改革の背景にあるのは財政破綻
―――無理な改革でも避けられない―――2004年12月1日
中京大学 大学院教授 経済学博士 水 谷 研 治
小泉内閣の掲げる改革が進まない。
反対に会って形だけの改革になりつつある。道路公団の民営化や国立大学の法人化などがその例である。
国と地方自治体との間の補助金や交付税をめぐる、いわゆる三位一体の改革に対して猛反対が起きている。改革の目玉である郵政の民営化がどのような姿になるのか見当がつかない。
定率減税の停止は実質的な増税であると反対の声が高まっている。景気に頭打ちの兆しがあるだけに、どのような形であっても増税は先送りしようという意見が出てきたからである。
いろいろな改革に無理がありすぎる。

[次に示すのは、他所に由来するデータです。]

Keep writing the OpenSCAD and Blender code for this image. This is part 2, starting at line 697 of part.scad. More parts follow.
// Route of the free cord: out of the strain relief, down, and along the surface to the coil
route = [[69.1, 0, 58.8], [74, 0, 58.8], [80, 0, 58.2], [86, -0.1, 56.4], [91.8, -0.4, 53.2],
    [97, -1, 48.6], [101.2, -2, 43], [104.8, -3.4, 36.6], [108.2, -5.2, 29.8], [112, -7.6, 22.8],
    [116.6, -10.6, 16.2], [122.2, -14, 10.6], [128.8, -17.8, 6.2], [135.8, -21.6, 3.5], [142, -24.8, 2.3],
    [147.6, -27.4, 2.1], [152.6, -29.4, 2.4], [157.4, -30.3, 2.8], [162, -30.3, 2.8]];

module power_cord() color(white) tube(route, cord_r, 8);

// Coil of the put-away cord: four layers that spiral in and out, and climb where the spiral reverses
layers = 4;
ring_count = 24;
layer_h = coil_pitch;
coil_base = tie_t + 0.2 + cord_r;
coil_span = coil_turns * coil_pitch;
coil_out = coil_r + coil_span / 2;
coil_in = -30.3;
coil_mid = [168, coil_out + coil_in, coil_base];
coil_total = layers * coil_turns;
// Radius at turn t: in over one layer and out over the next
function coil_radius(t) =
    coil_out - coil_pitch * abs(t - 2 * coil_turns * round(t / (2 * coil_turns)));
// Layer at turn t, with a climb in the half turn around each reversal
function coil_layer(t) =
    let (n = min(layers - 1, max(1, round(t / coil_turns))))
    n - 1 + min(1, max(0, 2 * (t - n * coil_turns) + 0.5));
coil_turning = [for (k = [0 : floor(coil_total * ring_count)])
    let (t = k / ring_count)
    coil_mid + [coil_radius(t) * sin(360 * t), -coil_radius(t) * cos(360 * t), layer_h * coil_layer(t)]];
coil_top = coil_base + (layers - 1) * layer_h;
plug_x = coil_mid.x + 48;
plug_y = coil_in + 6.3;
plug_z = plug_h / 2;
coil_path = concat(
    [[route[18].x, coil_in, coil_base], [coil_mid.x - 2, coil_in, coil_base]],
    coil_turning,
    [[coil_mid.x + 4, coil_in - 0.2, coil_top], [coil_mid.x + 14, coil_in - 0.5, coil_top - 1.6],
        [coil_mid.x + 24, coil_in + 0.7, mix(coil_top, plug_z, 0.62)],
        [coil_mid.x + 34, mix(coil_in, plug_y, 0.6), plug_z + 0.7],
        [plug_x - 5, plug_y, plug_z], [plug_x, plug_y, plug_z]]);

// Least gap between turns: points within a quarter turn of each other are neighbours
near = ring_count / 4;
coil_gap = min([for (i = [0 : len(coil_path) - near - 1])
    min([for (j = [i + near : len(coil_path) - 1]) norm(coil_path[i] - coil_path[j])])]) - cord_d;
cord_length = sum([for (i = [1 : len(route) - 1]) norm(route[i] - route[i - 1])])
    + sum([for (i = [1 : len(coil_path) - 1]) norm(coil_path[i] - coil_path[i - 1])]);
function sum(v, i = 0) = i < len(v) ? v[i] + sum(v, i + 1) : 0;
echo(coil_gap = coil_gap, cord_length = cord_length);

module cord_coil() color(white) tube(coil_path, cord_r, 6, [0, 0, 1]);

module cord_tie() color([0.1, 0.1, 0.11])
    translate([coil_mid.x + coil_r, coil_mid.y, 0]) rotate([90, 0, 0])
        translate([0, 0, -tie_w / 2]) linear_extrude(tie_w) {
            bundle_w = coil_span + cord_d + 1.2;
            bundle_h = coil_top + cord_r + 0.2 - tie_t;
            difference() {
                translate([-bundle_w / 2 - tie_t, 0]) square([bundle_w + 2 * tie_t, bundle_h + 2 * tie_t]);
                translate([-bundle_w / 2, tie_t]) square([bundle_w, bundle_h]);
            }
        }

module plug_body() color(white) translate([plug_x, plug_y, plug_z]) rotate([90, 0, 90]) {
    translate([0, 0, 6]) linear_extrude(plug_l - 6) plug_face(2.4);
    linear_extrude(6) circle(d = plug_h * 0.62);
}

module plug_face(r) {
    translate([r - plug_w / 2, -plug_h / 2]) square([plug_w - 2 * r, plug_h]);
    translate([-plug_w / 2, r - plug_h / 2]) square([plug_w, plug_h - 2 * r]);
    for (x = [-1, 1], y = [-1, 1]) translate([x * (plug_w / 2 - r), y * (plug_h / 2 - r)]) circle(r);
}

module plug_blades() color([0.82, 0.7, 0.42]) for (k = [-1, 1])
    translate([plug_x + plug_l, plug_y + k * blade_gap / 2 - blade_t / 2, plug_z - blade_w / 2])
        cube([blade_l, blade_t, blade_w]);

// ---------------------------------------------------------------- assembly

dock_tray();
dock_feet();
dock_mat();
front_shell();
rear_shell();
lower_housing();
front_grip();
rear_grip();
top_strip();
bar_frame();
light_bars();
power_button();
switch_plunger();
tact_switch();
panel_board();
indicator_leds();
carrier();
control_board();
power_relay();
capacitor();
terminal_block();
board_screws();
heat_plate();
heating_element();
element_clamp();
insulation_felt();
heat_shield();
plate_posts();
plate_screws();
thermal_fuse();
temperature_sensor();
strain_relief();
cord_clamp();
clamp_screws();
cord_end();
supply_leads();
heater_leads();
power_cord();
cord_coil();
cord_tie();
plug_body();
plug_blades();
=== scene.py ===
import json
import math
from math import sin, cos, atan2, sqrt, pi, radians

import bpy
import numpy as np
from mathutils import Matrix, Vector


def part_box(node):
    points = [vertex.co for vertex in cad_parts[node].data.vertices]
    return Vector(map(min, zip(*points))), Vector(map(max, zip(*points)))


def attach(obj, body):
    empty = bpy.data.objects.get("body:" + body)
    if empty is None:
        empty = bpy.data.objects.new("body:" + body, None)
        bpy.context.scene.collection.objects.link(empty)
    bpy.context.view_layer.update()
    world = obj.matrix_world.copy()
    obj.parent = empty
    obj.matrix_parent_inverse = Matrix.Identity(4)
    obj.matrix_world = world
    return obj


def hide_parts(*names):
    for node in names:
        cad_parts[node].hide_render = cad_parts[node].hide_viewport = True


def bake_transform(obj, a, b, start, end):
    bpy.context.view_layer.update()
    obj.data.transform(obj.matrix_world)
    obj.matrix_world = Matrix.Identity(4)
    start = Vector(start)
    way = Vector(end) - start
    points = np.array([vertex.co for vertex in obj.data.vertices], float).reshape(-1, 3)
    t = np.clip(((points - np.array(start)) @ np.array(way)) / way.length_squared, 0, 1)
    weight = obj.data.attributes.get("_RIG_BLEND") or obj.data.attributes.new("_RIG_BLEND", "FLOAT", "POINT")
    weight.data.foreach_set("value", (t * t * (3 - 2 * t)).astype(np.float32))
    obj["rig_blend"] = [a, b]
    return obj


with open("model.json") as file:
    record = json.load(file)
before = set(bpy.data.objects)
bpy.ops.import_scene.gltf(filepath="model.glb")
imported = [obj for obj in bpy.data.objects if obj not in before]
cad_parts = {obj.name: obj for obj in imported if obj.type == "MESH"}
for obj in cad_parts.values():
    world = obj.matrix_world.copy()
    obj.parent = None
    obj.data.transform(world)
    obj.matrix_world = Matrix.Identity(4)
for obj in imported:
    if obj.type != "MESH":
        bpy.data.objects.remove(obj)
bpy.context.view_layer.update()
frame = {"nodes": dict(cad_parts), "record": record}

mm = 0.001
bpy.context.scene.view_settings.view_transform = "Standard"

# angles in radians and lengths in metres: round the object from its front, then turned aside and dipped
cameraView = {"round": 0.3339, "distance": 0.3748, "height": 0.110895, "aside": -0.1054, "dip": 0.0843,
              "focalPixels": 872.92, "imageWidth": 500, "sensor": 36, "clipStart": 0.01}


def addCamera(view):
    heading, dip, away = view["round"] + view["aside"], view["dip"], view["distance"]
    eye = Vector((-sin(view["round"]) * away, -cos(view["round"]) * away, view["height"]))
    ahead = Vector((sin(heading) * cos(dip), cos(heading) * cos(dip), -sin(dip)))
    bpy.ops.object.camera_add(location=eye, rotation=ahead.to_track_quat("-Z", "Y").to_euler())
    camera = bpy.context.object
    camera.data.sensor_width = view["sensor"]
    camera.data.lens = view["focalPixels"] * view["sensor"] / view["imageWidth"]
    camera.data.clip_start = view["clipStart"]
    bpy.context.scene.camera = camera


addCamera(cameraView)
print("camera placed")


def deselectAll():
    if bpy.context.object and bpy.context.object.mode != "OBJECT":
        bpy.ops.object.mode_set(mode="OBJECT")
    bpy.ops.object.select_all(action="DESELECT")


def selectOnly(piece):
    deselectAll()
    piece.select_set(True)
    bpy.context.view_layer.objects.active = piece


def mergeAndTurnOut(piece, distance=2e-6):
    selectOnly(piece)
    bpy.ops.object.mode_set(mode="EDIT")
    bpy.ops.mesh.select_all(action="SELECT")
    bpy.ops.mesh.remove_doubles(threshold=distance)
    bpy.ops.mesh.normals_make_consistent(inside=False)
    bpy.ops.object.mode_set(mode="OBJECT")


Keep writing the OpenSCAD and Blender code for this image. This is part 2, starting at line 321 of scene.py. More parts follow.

拙速に過ぎるきらいがあり、十分に検討して無理のない程度の改革に納めるべきであるとの意見が多い。
ところが無理な改革でも実行せざるを得ない事情がある。国家財政が破綻しているからである。もはや国家公務員に対して賃金が支払えない状況になっているのである。現在、国家が実施している事業を止めてしまうか、あるいは民間に任せる以外に方法がなくなっている。
今のままが良いという意見は、今のままでやっていけるとの誤解から出ている。現在の財政赤字は膨大であり、毎年赤字分だけ国の借金が増えていく。すでに借金の残高は500兆円に近づき、その金利支払だけで国の年間に使うことができる資金を全部当てなければならない事態になりつつある。
今年度の予算で見ると、税収42兆円と税外収入4兆円の合計は46兆円となるものの、地方交付税として地方へ16兆円分けなければならないために、国が実際に使うことができる可処分年収は29兆円に過ぎない。
金利の支払が9兆円となるために、一般歳出に使うことができる資金は20兆円に過ぎない。現実には48兆円使っている。そのために赤字は27兆円と膨大な金額になっている。
極端に低い金利となっている現在ですら金利の負担は重い。将来的に普通の金利水準になると6パーセントにはなろう。借金500兆円の6パーセントとすると金利の支払は30兆円になり、国は全収入を当てても不足することになる。
財政赤字の27兆円を削減することは当然に必要なことである。そのうえ積み上げた借金を返済しなければならない。それらを大至急実施しなければならない。金利上昇との競争である。すなわちインフレになる前に借金を返済しなければならない。
それが我が国において改革を急がなければならない根本的な背景である。何時までも甘い考えで先送りしようとする余裕はなくなっているのである。
改革に伴って経済水準は大きく落ち込む。それを前提として将来計画を立てなければならない。